It's no coincidence that in any given picture of our family in the front or back yard, you just know there was always some type of animal nearby, some stinky dog or bedraggled cat who had somehow wandered into our fenced yard and stuck around for a while. How somehow, there was always food in the bowl and a milkbone to be slipped to a creature patiently sitting. How you find those small, but incredibly significant pieces of your family in those seemingly random, funny flashes of memory, remains a mystery. Take for instance...

That rainy afternoon when I was a kid and I don't even think Brian was a teenager. Holding a plastic baggie with a baby hampster inside, burying it in the compost heap and asking if there was hampster heaven. 

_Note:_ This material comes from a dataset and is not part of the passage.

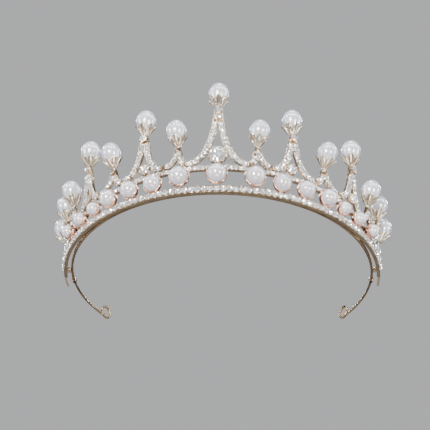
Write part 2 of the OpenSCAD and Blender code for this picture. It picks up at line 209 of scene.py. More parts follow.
def new_material(name):
    """A material with its main shader, nodes and links."""
    material = bpy.data.materials.new(name)
    material.use_nodes = True
    nodes, links = material.node_tree.nodes, material.node_tree.links
    return material, nodes["Principled BSDF"], nodes, links


def noise_node(nodes, links, scale, detail, roughness=0.5, distortion=0.0):
    """Noise in the piece's own coordinates, so that it moves with the piece."""
    coords = nodes.new("ShaderNodeTexCoord")
    noise = nodes.new("ShaderNodeTexNoise")
    noise.inputs["Scale"].default_value = scale
    noise.inputs["Detail"].default_value = detail
    noise.inputs["Roughness"].default_value = roughness
    noise.inputs["Distortion"].default_value = distortion
    links.new(coords.outputs["Object"], noise.inputs["Vector"])
    return noise


def tint_between(nodes, links, factor, low, high, socket, start=0.3, end=0.7):
    """Feeds a colour socket with a blend of two colours that follows the factor."""
    ramp = nodes.new("ShaderNodeValToRGB")
    ramp.color_ramp.elements[0].position = start
    ramp.color_ramp.elements[0].color = (*low, 1)
    ramp.color_ramp.elements[1].position = end
    ramp.color_ramp.elements[1].color = (*high, 1)
    links.new(factor, ramp.inputs["Fac"])
    links.new(ramp.outputs["Color"], socket)


def value_between(nodes, links, factor, low, high, socket):
    """Feeds a value socket with a number from low to high that follows the factor."""
    span = nodes.new("ShaderNodeMapRange")
    span.inputs["From Min"].default_value = 0.3
    span.inputs["From Max"].default_value = 0.7
    span.inputs["To Min"].default_value = low
    span.inputs["To Max"].default_value = high
    links.new(factor, span.inputs["Value"])
    links.new(span.outputs["Result"], socket)


def add_bump(nodes, links, shader, factor, strength, distance):
    """Tilts the shader's normal as if the factor were a height."""
    bump = nodes.new("ShaderNodeBump")
    bump.inputs["Strength"].default_value = strength
    bump.inputs["Distance"].default_value = distance
    links.new(factor, bump.inputs["Height"])
    links.new(bump.outputs["Normal"], shader.inputs["Normal"])


def plated_metal(name, pale, deep, smooth, rough, unevenness=0.8):
    """Polished plating: slow shifts of tint, cast unevenness and fine rub marks."""
    material, shader, nodes, links = new_material(name)
    shader.inputs["Metallic"].default_value = 1.0
    shader.inputs["Coat Weight"].default_value = 0.25
    shader.inputs["Coat Roughness"].default_value = 0.06
    cloud = noise_node(nodes, links, 260, 3)
    tint_between(nodes, links, cloud.outputs["Fac"], deep, pale, shader.inputs["Base Color"])
    rub = noise_node(nodes, links, 1400, 4, 0.6)
    value_between(nodes, links, rub.outputs["Fac"], smooth, rough, shader.inputs["Roughness"])
    cast = noise_node(nodes, links, 1300, 1)
    add_bump(nodes, links, shader, cast.outputs["Fac"], unevenness, 0.00022)
    return material


def pearl(name, pale, shade, roughness, coat_roughness):
    """Pearl lacquer: cloudy nacre, a satin gleam under a clear coat and a thin interference film."""
    material, shader, nodes, links = new_material(name)
    nacre = noise_node(nodes, links, 120, 4, 0.55, 1.2)
    tint_between(nodes, links, nacre.outputs["Fac"], shade, pale, shader.inputs["Base Color"], 0.25, 0.75)
    value_between(nodes, links, nacre.outputs["Fac"], roughness * 0.85, roughness * 1.15,
                  shader.inputs["Roughness"])
    shader.inputs["Subsurface Weight"].default_value = 0.12
    shader.inputs["Subsurface Radius"].default_value = (1.0, 0.85, 0.8)
    shader.inputs["Subsurface Scale"].default_value = 0.0006
    shader.inputs["Specular IOR Level"].default_value = 1.0
    shader.inputs["Coat Weight"].default_value = 1.0
    shader.inputs["Coat IOR"].default_value = 2.8
    shader.inputs["Coat Roughness"].default_value = coat_roughness
    shader.inputs["Sheen Weight"].default_value = 0.05
    shader.inputs["Sheen Roughness"].default_value = 0.4
    shader.inputs["Thin Film Thickness"].default_value = 420
    shader.inputs["Thin Film IOR"].default_value = 1.38
    fine = noise_node(nodes, links, 700, 2)
    add_bump(nodes, links, shader, fine.outputs["Fac"], 0.05, 0.00004)
    return material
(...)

My sweet dog Bonnie, who I never played with enough and Mom, designated enemy of all smelly animals (yet who can be found, on not-so-rare occasions, petting said smelly animals. If she thinks no one is watching.),

Mom, yelling at my friend and me when we fed Bonnie colored Bandaids just to see if she would throw them up the same color. A childish lesson learned. Then, several years after, Bonnie getting a rapid tumor and needing to be put down. Mom and Dad picking me up after school and letting me be there to bury her, but not to see her sweet life come to an end.

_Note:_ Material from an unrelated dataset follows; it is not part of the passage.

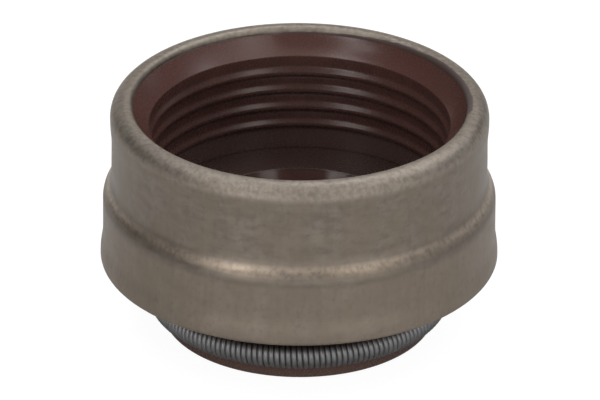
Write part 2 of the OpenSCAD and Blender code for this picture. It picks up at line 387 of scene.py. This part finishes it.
class Nodes:
    """A material, and short forms for making its nodes."""

    def __init__(self, name):
        self.mat = bpy.data.materials.new(name)
        self.mat.use_nodes = True
        self.tree = self.mat.node_tree
        self.shader = self.tree.nodes["Principled BSDF"]
        self.coord = self.tree.nodes.new("ShaderNodeTexCoord").outputs["Object"]
        self.z = self.new("ShaderNodeSeparateXYZ", {0: self.coord}).outputs[2]

    def new(self, kind, inputs, **props):
        return add_node(self.tree, kind, inputs, **props)

    def noise(self, per_mm, detail=2.0, rough=0.5):
        """Noise whose grain is set by its waves per millimetre along x, y and z."""
        scale = [p / MM for p in per_mm]
        place = self.new("ShaderNodeMapping", {"Vector": self.coord, "Scale": scale}).outputs[0]
        return self.new("ShaderNodeTexNoise", {
            "Vector": place, "Scale": 1.0, "Detail": detail, "Roughness": rough}).outputs[0]

    def ramp(self, fac, stops):
        n = self.new("ShaderNodeValToRGB", {"Fac": fac})
        for e, (at, colour) in zip(n.color_ramp.elements, stops):
            e.position = at
            e.color = srgb(*colour)
        return n.outputs[0]

    def span(self, value, lo, hi, to_lo, to_hi):
        """The value's range lo to hi brought to the range to_lo to to_hi, and held there."""
        return self.new("ShaderNodeMapRange", {
            "Value": value, "From Min": lo, "From Max": hi, "To Min": to_lo, "To Max": to_hi}).outputs[0]

    def calc(self, kind, a, b):
        return self.new("ShaderNodeMath", {0: a, 1: b}, operation=kind).outputs[0]

    def times(self, a, b):
        return self.calc("MULTIPLY", a, b)

    def above(self, z, soft):
        """0 below a height and 1 above it, over a soft edge."""
        return self.span(self.z, (z - soft) * MM, (z + soft) * MM, 0.0, 1.0)

    def below(self, z, soft):
        return self.calc("SUBTRACT", 1.0, self.above(z, soft))

    def between(self, lo, hi, soft):
        return self.calc("SUBTRACT", self.above(lo, soft), self.above(hi, soft))

    def coated(self, base, *coats):
        """The base colour under coats of (amount, colour)."""
        for amount, colour in coats:
            n = self.new("ShaderNodeMix", {}, data_type="RGBA")
            for socket, v in zip((n.inputs[0], n.inputs[6], n.inputs[7]), (amount, base, srgb(*colour))):
                feed(self.tree, socket, v)
            base = n.outputs[2]
        return base

    def bump(self, height, strength, depth):
        return self.new("ShaderNodeBump", {
            "Height": height, "Strength": strength, "Distance": depth * MM}).outputs[0]

    def set(self, **sockets):
        """Feed the shader's sockets, with _ for a space in their names."""
        for k, v in sockets.items():
            feed(self.tree, self.shader.inputs[k.replace("_", " ")], v)
        return self.mat


def case_steel():
    """Drawn steel: mottled and streaked up and down. Burnished, with a painted highlight, on the
    shoulder's slope and the rim, and painted shade on the fold below the slope.
    """
    n = Nodes("case_steel")
    mottle = n.noise((1.2, 1.2, 2.4), 4.0, 0.55)
    streak = n.noise((3.2, 3.2, 0.25))
    fleck = n.noise((4, 4, 3))
    grain = n.noise((7, 7, 7))
    tint = n.noise((0.7, 0.7, 0.5))
    speck = n.noise((4, 4, 4))
    lower_wall = n.below(SHOULDER_Z - 0.06, 0.3)
    # Painted shade on the fold at the foot of the shoulder's slope.
    painted_shade_fold = n.between(SHOULDER_Z - 0.01, SHOULDER_Z + 0.24, 0.2)
    # Band up the shoulder's slope: burnished, and painted lighter as a painted highlight.
    slope = n.between(SHOULDER_Z + 0.54, SHOULDER_Z + 0.84, 0.2)
    rim = n.above(RIM_Z - 0.7, 0.25)
    # Patches of burnish on the slope and the rim, painted lighter as painted highlight.
    wear_and_highlight_patches = n.span(fleck, 0.35, 0.6, 0.5, 1.0)
    base = n.coated(
        n.ramp(mottle, [(0.34, (114, 105, 96)), (0.66, (131, 122, 112))]),
        (n.times(lower_wall, 0.5), (133, 121, 108)),
        (n.span(streak, 0.35, 0.65, 0.0, 0.16), (100, 93, 86)),
        (n.span(fleck, 0.3, 0.48, 0.25, 0.0), (94, 87, 81)),
        (n.span(tint, 0.42, 0.58, 0.0, 0.4), (119, 108, 95)),
        # Painted shade on the shoulder's fold.
        (n.times(painted_shade_fold, 0.4), (88, 81, 75)),
        # Painted highlight over burnish on the shoulder's slope.
        (n.times(slope, n.times(wear_and_highlight_patches, 0.75)), (190, 174, 157)),
        # Rim painted lighter: wear on its edge, and painted highlight.
        (n.times(rim, n.times(wear_and_highlight_patches, 0.7)), (162, 153, 143)),
        (n.times(rim, n.span(speck, 0.32, 0.5, 0.25, 0.0)), (104, 90, 78)),
    )
    rough = n.calc("SUBTRACT", n.span(mottle, 0.3, 0.7, 0.44, 0.54), n.times(slope, 0.06))
    rough = n.calc("ADD", rough, n.times(rim, 0.06))
    return n.set(Base_Color=base, Metallic=1.0, Roughness=rough, Normal=n.bump(grain, 0.08, 0.02))


def seal_rubber():
    """Smooth brown moulding, glossier down in the throat and duller on the flash. Painted light on the
    mouth's cone and the socket's wall, painted shade on the socket's floor, and a painted reflection of
    the floor that makes the foot paler.
    """
    n = Nodes("seal_rubber")
    cloud = n.noise((1.2, 1.2, 1.2), 3.0)
    grain = n.noise((10, 10, 10))
    flash = n.above(MOUTH_Z + 0.04, 0.02)
    # Painted light: the mouth's cone is painted lighter.
    mouth_cone_painted_light = n.above(MOUTH_LOW_Z - MOUTH_LAND, 0.05)
    # Painted light: the socket's wall below the ribs is painted lighter.
    socket_wall_painted_light = n.between(FLOOR_Z + 0.1, RIB_ZS[-1] - 0.15, 0.02)
    # Painted shade: the socket's floor is painted darker.
    socket_floor_painted_shade = n.between(FLOOR_Z - 0.1, FLOOR_Z + 0.1, 0.02)
    throat = n.between(LIP_TOP_Z + 0.2, FLOOR_Z - 0.05, 0.02)
    # Painted reflection: the foot is painted paler, as if mirroring the floor.
    foot = n.below(0.5, 0.3)
    base = n.coated(
        n.ramp(cloud, [(0.3, (72, 49, 44)), (0.7, (81, 55, 50))]),
        # Painted light on the mouth's cone.
        (mouth_cone_painted_light, (84, 56, 51)),
        # Painted light on the socket's wall.
        (socket_wall_painted_light, (84, 65, 61)),
        # Painted shade on the socket's floor.
        (socket_floor_painted_shade, (64, 49, 45)),
        # Painted reflection of the floor on the foot.
        (foot, (92, 72, 64)),
        (flash, (76, 63, 59)),
    )
    rough = n.calc("SUBTRACT", n.span(grain, 0.3, 0.7, 0.24, 0.3), n.times(throat, 0.1))
    rough = n.calc("ADD", rough, n.times(flash, 0.25))
    bump = n.bump(grain, 0.05, 0.01)
    return n.set(Base_Color=base, Roughness=rough, Specular_IOR_Level=0.45, Normal=bump)


def spring_steel():
    """Grey wire, with painted shade towards the top of the coil, up under the case."""
    n = Nodes("spring_steel")
    cloud = n.noise((3, 3, 3))
    base = n.coated(
        n.ramp(cloud, [(0.3, (119, 118, 119)), (0.7, (134, 133, 134))]),
        # Painted shade on the top of the coil, under the case's overhang.
        (n.times(n.above(SPRING_Z + 0.43, 0.14), 0.85), (52, 45, 41)),
    )
    return n.set(Base_Color=base, Metallic=1.0, Roughness=n.span(cloud, 0.3, 0.7, 0.46, 0.54))


for ob, node, slot, mat in (
    (case_shell(), "metal_case", "case_steel", case_steel()),
    (rubber_moulding(), "rubber_body", "seal_rubber", seal_rubber()),
    (garter_coil(), "garter_spring", "spring_steel", spring_steel()),
):
    ob.data.materials.append(mat)
    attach(ob, "root")
    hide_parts(node)


# Floor and world
FLOOR_HALF_M = 0.6
FLOOR_BOUNCE, FLOOR_MIRRORED = 0.6, 0.86
FLOOR_SHADED, FLOOR_GLOW = 0.12, 0.95
SKY_STRENGTH, SKY_SEEN = 0.05, 0.8


def shader_mix(tree, fac, a, b):
    return add_node(tree, "ShaderNodeMixShader", {0: fac, 1: a, 2: b}).outputs[0]


def floor_paper():
    """Paper that lights the object as a grey floor, but looks nearly white to the camera and in metal."""
    mat = bpy.data.materials.new("floor_paper")
    mat.use_nodes = True
    t = mat.node_tree
    t.nodes.clear()

    def sheet(tone):
        return add_node(t, "ShaderNodeBsdfDiffuse", {"Color": (tone, tone, tone, 1)}).outputs[0]

    rays = t.nodes.new("ShaderNodeLightPath").outputs
    mirror_rays = {0: rays["Is Glossy Ray"], 1: rays["Is Transmission Ray"]}
    mirror = add_node(t, "ShaderNodeMath", mirror_rays, operation="MAXIMUM").outputs[0]
    glow = add_node(t, "ShaderNodeEmission", {"Color": (1, 1, 1, 1), "Strength": FLOOR_GLOW}).outputs[0]
    to_camera = add_node(t, "ShaderNodeAddShader", {0: sheet(FLOOR_SHADED), 1: glow}).outputs[0]
    to_others = shader_mix(t, mirror, sheet(FLOOR_BOUNCE), sheet(FLOOR_MIRRORED))
    surface = shader_mix(t, rays["Is Camera Ray"], to_others, to_camera)
    add_node(t, "ShaderNodeOutputMaterial", {"Surface": surface})
    return mat


def floor():
    h = FLOOR_HALF_M
    me = bpy.data.meshes.new("floor")
    me.from_pydata([(-h, -h, 0), (h, -h, 0), (h, h, 0), (-h, h, 0)], [], [(0, 1, 2, 3)])
    ob = bpy.data.objects.new("floor", me)
    bpy.context.scene.collection.objects.link(ob)
    me.materials.append(floor_paper())


def studio_world():
    """Faint even light, which the camera sees as a pale backdrop beyond the floor."""
    world = bpy.data.worlds.new("studio")
    world.use_nodes = True
    bpy.context.scene.world = world
    t = world.node_tree
    t.nodes.clear()

    def sky(tone, strength):
        inputs = {"Color": (tone, tone, tone, 1), "Strength": strength}
        return add_node(t, "ShaderNodeBackground", inputs).outputs[0]

    rays = t.nodes.new("ShaderNodeLightPath").outputs
    surface = shader_mix(t, rays["Is Camera Ray"], sky(1, SKY_STRENGTH), sky(SKY_SEEN, 1))
    add_node(t, "ShaderNodeOutputWorld", {"Surface": surface})


floor()
studio_world()

# Light: a window on the left with a glow beside it, low strips in front, and a ring of panels high up.
# The lamps and the camera face a point on the object's axis.
AIM_Z = 6.765
TARGET = Vector((0, 0, AIM_Z * MM))
LAMP_DISTANCE_M = 0.5
WHITE, COOL = (1, 1, 1), (0.97, 1.0, 1.04)
WARM, WARMER, WARMEST = (1.0, 0.97, 0.93), (1.0, 0.95, 0.9), (1.0, 0.95, 0.88)


def softbox(name, azimuth, elevation, width, height, radiance, colour=WHITE):
    """Rectangular lamp that faces the object, with its size in metres.

    Azimuth 0 is the camera's side, and it grows to the right. A radiance of 1 mirrors as white.
    """
    a_rad, e_rad = math.radians(azimuth), math.radians(elevation)
    way = Vector((math.sin(a_rad) * math.cos(e_rad), -math.cos(a_rad) * math.cos(e_rad), math.sin(e_rad)))
    lamp = bpy.data.lights.new(name, "AREA")
    lamp.shape = "RECTANGLE"
    lamp.size, lamp.size_y = width, height
    lamp.energy = radiance * math.pi * width * height
    lamp.color = colour
    ob = bpy.data.objects.new(name, lamp)
    ob.location = TARGET + way * LAMP_DISTANCE_M
    ob.rotation_euler = way.to_track_quat("Z", "Y").to_euler()
    bpy.context.scene.collection.objects.link(ob)


softbox("window_left", -35, 11, 0.086, 0.213, 6.4)
softbox("window_left_high", -39, 35, 0.085, 0.210, 3.0, WARM)
softbox("spot_left", -50, 31, 0.050, 0.070, 6.0)
softbox("window_left_glow", -25, 11.5, 0.086, 0.204, 2.5)
softbox("window_right", 36, 33, 0.150, 0.300, 2.0, WARM)
softbox("strip_middle", -5, 5, 0.268, 0.105, 1.8)
softbox("strip_right", 30, 5, 0.364, 0.105, 3.25)
softbox("strip_far_right", 65, 5, 0.268, 0.105, 1.5)
softbox("high_left", -50, 58, 0.193, 0.123, 5.0, WARM)
softbox("high_middle", 0, 58, 0.306, 0.123, 0.9, WARM)
softbox("high_right", 50, 58, 0.193, 0.123, 1.8, WARMER)
softbox("side_right", 60, 44, 0.262, 0.123, 0.7)
softbox("top_right", 55, 72, 0.144, 0.123, 1.4)
softbox("back_right", 150, 62, 0.271, 0.105, 5.8)
softbox("back_left", 205, 62, 0.219, 0.105, 3.8, COOL)
softbox("back_far_left", 255, 62, 0.219, 0.105, 4.2, COOL)
softbox("back_side", 110, 48, 0.386, 0.141, 3.3, COOL)
softbox("corner_right", 110, 8, 0.300, 0.140, 0.6, COOL)
softbox("back_middle", 170, 48, 0.386, 0.141, 0.7)
softbox("back_low", 190, 9, 0.570, 0.158, 1.0, WARMEST)


# Camera: in front of the object, looking down at it
LENS, SENSOR = 698.2, 36
SHIFT = (0.0012, -0.0008)


def place_camera(elevation, roll, distance_m):
    camera = bpy.data.cameras.new("camera")
    camera.sensor_width = SENSOR
    camera.lens = LENS
    camera.shift_x, camera.shift_y = SHIFT
    camera.clip_start, camera.clip_end = 0.01, 10
    ob = bpy.data.objects.new("camera", camera)
    e_rad = math.radians(elevation)
    ob.location = TARGET + Vector((0, -math.cos(e_rad), math.sin(e_rad))) * distance_m
    tilt = Matrix.Rotation(math.radians(90) - e_rad, 3, "X")
    ob.rotation_euler = (tilt @ Matrix.Rotation(math.radians(roll), 3, "Z")).to_euler()
    bpy.context.scene.collection.objects.link(ob)
    bpy.context.scene.camera = ob


place_camera(27.3, 0.33, 0.6)
bpy.context.scene.view_settings.view_transform = "Standard"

Buster, the world's most charming yet bumbling Beagle, and his puppy battles with a disgruntled, cursing hair-tearing-out Dad.

Actually, Dad and his many battles with our various dogs throughout histories. Who knows, the number of cords chewed, socks taken prisoner (only Dad's, might I add), holes dug, boats destroyed. Yes, we had an evil dog who once disabled Dad's boat, in a mystifying act that convinced us they should've used dogs even more extensively in WWII.

Buster, for all his gentle dopiness, always followed Dad's commands as if he were the pack leader. And, eventually, Buster stopped disobeying (well, as much as his nose and voracious appetite allowed) and turned into the best type of dog, just slightly less destructive. 

But at the end of the day, it was always Dad who took care of the hellhounds the best. Made sure they were fleaproof'd, exercised, taken to the vet, had a warm house to sleep in when winter hit. It was Mom who always had a little snack from our dinner table to sneak to the prowling animals, who always made sure they were fed (just like every one of us). Mom who cared more about my little betta fish than I probably did, always asking if his bowl was clean and that he wasn't starving at my negligent hand. And I recall, with a strange and heavy heart, the few times that it was always Dad to shovel out a grave in a nice, sunny corner of our garden and bury them when they had to leave us.

As for me, I loved them in the most obvious way. I pulled on their ears, spoke to them in baby voices, teased them onto rooftops, begrudgingly scooped their poop, and one time chased Buster through underbrush after he got out. But I hold a few nights for myself, times when I was sad and clung to a warm, soft and patiently sitting body next to me. What started in selfishness, wanting a cute dog or cat, grew into lessons of companionship and responsibility.

So, you'll forgive us our seeming folly each April Fools' Day, when we take to the phones to connect us from our respective points in the country in a gentle, nudging reminder of an inside joke. To laugh, to somewhat darkly prod at the love and affection we feel for the little guys. The ones who snack on the figs that fall from the tree and chase butterflies and grasshoppers, who sleep on our grass under bright, blue skies, paws raised to the air in mock submission.

We make the jest year after year, perhaps in a way to ease the pain of knowing that we will, in all likeliness, outlive the pets we add to our family. The important thing is this: that we live and love each other through them. And, if one of our pets, if one our own really did die, the sorrow is actually tremendous. There may be a phone call, but there will definitely be a gathering to grieve, to surround ourselves in comfort, surround ourselves with each other. As for the sadness? It never disappears, but only diminishes to tiny grief at the remembrance of a dear friend lost.